Using the data that follows, return exactly the lines from the one that contains "Keep writing the Blender" through the one that contains "depth = ((relief", ends included.

· · · · · · ·

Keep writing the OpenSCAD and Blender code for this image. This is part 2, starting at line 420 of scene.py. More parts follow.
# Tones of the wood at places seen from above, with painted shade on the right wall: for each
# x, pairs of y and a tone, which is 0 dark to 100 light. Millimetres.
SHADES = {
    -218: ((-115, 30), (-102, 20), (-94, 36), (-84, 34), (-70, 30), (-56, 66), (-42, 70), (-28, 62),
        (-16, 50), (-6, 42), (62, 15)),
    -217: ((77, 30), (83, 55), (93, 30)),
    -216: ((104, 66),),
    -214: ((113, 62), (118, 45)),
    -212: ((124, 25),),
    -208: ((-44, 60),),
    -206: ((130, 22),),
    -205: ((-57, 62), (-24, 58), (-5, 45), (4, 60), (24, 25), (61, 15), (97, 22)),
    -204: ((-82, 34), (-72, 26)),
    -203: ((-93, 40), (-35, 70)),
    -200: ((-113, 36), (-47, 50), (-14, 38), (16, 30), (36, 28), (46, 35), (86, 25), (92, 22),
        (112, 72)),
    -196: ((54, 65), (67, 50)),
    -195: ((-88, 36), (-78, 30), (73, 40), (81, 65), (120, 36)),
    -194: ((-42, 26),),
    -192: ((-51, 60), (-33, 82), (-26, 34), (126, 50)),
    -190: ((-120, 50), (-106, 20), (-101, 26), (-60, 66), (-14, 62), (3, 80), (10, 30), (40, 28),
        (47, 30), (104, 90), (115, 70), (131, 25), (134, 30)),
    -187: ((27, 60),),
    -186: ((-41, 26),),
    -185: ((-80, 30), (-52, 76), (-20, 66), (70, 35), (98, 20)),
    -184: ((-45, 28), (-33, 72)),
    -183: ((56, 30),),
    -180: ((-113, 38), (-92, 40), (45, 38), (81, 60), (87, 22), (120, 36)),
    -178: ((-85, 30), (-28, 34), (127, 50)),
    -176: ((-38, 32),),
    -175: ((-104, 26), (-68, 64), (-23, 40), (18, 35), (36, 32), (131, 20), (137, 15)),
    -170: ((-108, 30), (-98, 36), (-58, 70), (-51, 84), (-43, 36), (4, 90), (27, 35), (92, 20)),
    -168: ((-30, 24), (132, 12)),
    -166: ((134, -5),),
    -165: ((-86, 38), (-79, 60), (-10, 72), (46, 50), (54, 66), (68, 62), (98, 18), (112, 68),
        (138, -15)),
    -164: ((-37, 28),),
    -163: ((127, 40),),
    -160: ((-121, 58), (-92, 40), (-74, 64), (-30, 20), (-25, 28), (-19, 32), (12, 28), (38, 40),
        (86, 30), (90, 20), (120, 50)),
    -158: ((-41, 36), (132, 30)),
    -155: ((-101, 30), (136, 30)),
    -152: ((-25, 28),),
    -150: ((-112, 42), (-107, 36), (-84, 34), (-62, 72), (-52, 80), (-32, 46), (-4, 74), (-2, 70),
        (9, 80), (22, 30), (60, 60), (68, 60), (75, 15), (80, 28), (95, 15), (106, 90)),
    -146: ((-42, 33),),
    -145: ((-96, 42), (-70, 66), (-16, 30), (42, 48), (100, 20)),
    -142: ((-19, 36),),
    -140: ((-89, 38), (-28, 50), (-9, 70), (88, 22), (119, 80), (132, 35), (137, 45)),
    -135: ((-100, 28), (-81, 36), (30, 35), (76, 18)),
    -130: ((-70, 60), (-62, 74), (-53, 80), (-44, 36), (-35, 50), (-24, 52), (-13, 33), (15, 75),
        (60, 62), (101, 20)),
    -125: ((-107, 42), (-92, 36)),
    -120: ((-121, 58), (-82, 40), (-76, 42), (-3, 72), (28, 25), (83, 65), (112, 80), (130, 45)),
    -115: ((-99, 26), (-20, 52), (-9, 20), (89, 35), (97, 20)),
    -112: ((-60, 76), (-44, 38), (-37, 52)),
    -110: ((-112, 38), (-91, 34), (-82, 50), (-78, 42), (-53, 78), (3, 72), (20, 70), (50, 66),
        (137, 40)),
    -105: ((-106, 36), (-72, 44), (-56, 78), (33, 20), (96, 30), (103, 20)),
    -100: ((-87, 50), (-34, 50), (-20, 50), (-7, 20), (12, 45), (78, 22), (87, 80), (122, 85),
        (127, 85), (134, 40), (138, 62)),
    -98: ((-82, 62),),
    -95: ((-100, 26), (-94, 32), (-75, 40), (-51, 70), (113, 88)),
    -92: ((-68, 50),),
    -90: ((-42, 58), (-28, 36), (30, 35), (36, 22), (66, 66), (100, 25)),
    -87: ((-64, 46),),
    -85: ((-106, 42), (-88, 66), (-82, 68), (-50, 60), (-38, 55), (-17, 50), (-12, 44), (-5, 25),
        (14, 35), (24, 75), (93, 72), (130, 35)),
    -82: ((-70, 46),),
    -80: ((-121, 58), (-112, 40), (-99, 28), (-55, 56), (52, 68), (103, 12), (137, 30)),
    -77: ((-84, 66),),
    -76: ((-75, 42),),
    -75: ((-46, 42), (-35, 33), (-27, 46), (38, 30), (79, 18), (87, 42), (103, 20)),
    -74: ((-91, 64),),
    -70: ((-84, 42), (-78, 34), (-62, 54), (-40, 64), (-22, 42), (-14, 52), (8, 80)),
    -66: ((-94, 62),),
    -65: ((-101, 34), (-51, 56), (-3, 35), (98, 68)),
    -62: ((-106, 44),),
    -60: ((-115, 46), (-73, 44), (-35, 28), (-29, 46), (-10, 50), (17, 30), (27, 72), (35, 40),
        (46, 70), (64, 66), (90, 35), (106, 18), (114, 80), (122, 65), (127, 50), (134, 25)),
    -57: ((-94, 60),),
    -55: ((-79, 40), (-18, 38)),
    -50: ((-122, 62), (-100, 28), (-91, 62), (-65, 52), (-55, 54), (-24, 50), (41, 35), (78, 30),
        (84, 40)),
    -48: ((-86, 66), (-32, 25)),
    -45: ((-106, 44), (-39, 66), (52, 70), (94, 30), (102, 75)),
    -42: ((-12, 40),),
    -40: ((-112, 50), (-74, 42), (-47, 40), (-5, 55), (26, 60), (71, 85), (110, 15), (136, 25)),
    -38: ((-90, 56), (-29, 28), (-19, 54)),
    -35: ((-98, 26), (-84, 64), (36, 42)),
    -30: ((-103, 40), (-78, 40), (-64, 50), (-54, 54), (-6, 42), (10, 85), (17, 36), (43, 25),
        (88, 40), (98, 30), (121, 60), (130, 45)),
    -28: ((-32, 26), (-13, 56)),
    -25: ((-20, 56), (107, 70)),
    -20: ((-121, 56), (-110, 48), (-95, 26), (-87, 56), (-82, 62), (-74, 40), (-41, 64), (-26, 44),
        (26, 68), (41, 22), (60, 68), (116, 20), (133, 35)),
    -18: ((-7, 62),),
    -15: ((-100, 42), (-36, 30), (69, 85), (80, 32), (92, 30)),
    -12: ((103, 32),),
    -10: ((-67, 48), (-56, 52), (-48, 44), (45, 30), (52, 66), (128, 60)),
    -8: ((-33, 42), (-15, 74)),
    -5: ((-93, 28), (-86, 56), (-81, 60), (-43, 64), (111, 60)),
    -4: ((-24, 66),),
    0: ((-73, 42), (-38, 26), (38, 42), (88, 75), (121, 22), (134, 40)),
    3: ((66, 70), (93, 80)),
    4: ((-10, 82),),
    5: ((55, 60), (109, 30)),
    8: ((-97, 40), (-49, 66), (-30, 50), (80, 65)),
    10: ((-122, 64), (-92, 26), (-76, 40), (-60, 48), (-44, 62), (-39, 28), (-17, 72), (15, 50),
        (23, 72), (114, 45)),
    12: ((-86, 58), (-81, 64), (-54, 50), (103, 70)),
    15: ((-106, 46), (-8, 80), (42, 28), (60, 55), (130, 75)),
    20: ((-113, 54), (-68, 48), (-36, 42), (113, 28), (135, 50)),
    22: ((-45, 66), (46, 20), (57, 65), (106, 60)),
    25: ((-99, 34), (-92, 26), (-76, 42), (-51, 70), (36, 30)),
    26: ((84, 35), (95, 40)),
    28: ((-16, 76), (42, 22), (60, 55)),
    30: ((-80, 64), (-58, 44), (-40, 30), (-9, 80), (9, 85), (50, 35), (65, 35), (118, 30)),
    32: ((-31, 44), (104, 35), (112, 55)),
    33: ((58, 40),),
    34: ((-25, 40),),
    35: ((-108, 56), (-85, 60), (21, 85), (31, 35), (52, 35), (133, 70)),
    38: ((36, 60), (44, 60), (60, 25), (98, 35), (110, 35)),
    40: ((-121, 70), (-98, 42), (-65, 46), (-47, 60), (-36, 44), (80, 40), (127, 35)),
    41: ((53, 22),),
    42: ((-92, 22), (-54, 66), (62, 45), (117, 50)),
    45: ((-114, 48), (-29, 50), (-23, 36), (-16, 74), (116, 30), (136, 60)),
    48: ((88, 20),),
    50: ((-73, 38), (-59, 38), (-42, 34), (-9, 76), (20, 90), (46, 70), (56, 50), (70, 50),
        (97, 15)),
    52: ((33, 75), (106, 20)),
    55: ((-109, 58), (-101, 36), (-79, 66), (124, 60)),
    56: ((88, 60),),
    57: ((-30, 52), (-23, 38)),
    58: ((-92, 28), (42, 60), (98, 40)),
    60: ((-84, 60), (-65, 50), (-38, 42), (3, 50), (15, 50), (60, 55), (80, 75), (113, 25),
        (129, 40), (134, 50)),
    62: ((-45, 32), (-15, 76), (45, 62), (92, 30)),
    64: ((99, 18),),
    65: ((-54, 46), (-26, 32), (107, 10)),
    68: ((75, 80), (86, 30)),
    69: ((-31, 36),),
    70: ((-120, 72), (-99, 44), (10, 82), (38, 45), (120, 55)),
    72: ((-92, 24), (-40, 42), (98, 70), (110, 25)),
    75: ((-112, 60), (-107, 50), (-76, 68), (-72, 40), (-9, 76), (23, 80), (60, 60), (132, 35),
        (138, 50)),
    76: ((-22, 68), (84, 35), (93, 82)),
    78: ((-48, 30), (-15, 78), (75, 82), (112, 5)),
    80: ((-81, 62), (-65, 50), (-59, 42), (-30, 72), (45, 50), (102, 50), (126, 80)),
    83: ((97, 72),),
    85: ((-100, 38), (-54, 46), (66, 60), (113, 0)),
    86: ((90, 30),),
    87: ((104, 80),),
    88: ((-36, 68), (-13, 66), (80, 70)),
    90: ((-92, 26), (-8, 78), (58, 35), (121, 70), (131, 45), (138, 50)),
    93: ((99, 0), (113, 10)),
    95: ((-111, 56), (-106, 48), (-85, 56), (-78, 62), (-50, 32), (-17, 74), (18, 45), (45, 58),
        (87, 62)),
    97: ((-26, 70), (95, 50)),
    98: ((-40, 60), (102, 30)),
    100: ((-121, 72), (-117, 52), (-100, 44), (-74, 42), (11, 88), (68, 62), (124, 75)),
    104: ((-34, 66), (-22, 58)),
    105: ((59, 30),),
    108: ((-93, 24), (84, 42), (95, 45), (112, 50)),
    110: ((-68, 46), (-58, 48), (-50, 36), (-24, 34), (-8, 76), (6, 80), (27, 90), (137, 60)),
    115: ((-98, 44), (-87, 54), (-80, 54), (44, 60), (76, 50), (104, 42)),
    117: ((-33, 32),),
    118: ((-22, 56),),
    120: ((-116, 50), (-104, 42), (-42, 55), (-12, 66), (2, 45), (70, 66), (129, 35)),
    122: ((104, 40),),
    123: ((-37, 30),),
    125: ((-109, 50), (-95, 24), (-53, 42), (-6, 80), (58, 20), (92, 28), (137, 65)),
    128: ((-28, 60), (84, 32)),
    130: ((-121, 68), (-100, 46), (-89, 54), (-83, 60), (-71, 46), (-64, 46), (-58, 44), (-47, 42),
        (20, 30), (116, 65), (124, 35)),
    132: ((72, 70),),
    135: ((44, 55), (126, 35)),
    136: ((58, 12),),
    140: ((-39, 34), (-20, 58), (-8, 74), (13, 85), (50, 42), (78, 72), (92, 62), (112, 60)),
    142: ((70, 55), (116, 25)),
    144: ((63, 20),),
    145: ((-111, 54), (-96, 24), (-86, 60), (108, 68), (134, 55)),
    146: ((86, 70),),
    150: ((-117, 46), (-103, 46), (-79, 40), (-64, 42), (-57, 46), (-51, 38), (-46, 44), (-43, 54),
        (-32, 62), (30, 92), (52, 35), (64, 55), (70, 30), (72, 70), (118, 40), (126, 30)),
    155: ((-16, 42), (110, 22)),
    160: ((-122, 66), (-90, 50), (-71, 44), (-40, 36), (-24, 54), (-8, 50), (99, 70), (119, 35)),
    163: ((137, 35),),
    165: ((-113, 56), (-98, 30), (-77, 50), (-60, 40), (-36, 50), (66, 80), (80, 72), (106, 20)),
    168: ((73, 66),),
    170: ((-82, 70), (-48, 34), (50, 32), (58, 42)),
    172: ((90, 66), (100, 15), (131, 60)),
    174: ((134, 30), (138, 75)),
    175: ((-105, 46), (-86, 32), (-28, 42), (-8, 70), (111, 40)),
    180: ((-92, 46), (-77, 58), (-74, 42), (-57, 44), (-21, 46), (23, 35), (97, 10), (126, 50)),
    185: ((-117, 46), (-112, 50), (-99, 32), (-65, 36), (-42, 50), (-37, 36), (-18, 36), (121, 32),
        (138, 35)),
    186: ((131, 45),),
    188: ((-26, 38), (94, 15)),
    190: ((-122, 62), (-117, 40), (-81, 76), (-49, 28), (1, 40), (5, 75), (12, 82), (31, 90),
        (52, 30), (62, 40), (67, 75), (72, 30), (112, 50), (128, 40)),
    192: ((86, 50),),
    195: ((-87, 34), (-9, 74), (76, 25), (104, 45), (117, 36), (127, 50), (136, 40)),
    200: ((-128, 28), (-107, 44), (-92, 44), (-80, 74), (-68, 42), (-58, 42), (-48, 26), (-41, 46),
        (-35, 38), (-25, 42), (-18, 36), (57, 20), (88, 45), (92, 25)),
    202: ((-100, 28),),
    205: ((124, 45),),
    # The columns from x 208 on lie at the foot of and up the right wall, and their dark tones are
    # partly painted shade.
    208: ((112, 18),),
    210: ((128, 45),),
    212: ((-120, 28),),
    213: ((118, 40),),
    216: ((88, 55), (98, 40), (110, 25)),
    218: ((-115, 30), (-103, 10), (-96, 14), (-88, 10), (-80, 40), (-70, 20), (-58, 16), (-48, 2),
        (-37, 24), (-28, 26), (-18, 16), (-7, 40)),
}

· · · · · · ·

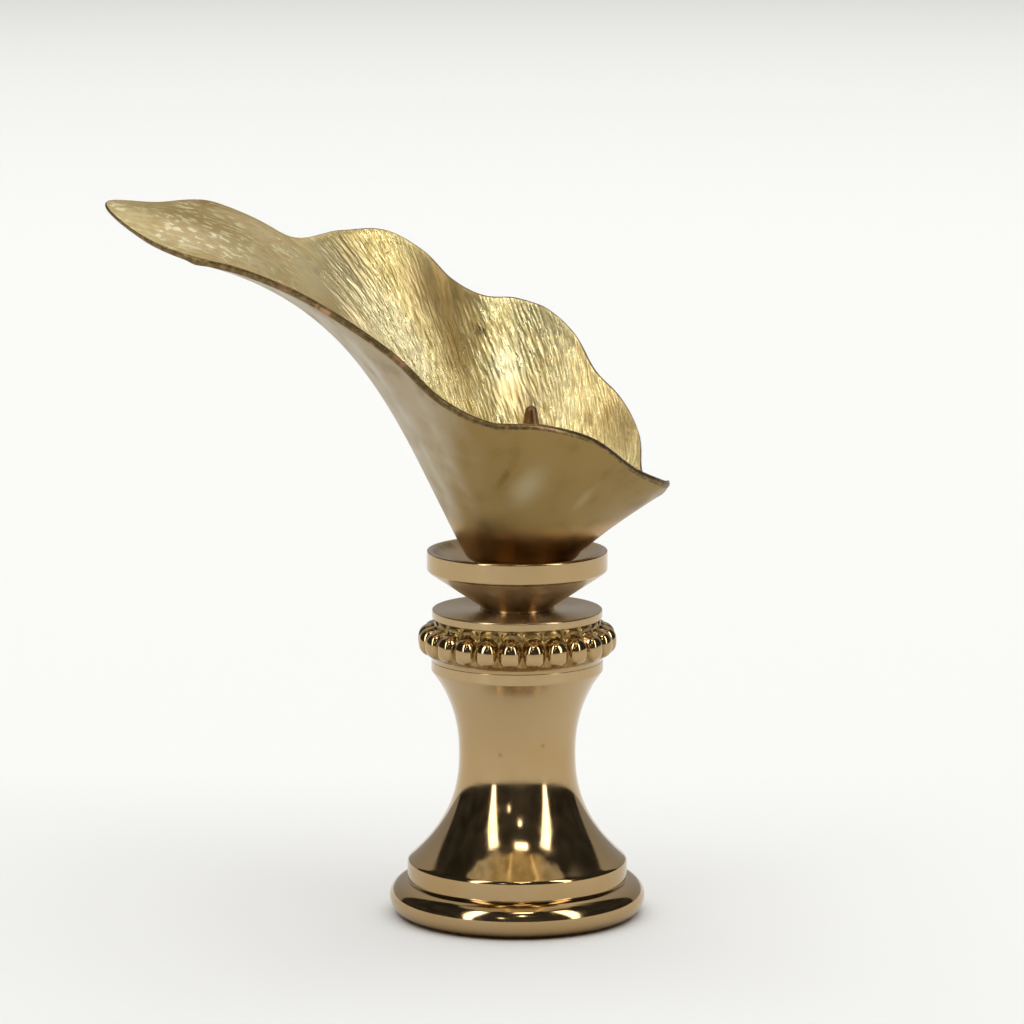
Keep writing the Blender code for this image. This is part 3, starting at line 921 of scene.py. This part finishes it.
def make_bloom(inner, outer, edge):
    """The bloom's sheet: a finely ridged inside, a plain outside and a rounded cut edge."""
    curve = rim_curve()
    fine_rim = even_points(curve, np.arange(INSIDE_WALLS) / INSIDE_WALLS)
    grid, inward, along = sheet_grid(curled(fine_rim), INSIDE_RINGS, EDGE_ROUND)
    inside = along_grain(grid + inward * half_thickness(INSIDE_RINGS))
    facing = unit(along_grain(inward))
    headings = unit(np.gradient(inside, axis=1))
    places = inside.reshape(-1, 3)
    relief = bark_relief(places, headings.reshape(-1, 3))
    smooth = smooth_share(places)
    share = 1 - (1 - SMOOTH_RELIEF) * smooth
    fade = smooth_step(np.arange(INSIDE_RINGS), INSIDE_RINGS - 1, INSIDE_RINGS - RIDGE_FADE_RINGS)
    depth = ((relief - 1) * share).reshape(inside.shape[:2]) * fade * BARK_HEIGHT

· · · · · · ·

> **Task answer**:
Keep writing the Blender code for this image. This is part 3, starting at line 921 of scene.py. This part finishes it.
def make_bloom(inner, outer, edge):
    """The bloom's sheet: a finely ridged inside, a plain outside and a rounded cut edge."""
    curve = rim_curve()
    fine_rim = even_points(curve, np.arange(INSIDE_WALLS) / INSIDE_WALLS)
    grid, inward, along = sheet_grid(curled(fine_rim), INSIDE_RINGS, EDGE_ROUND)
    inside = along_grain(grid + inward * half_thickness(INSIDE_RINGS))
    facing = unit(along_grain(inward))
    headings = unit(np.gradient(inside, axis=1))
    places = inside.reshape(-1, 3)
    relief = bark_relief(places, headings.reshape(-1, 3))
    smooth = smooth_share(places)
    share = 1 - (1 - SMOOTH_RELIEF) * smooth
    fade = smooth_step(np.arange(INSIDE_RINGS), INSIDE_RINGS - 1, INSIDE_RINGS - RIDGE_FADE_RINGS)
    depth = ((relief - 1) * share).reshape(inside.shape[:2]) * fade * BARK_HEIGHT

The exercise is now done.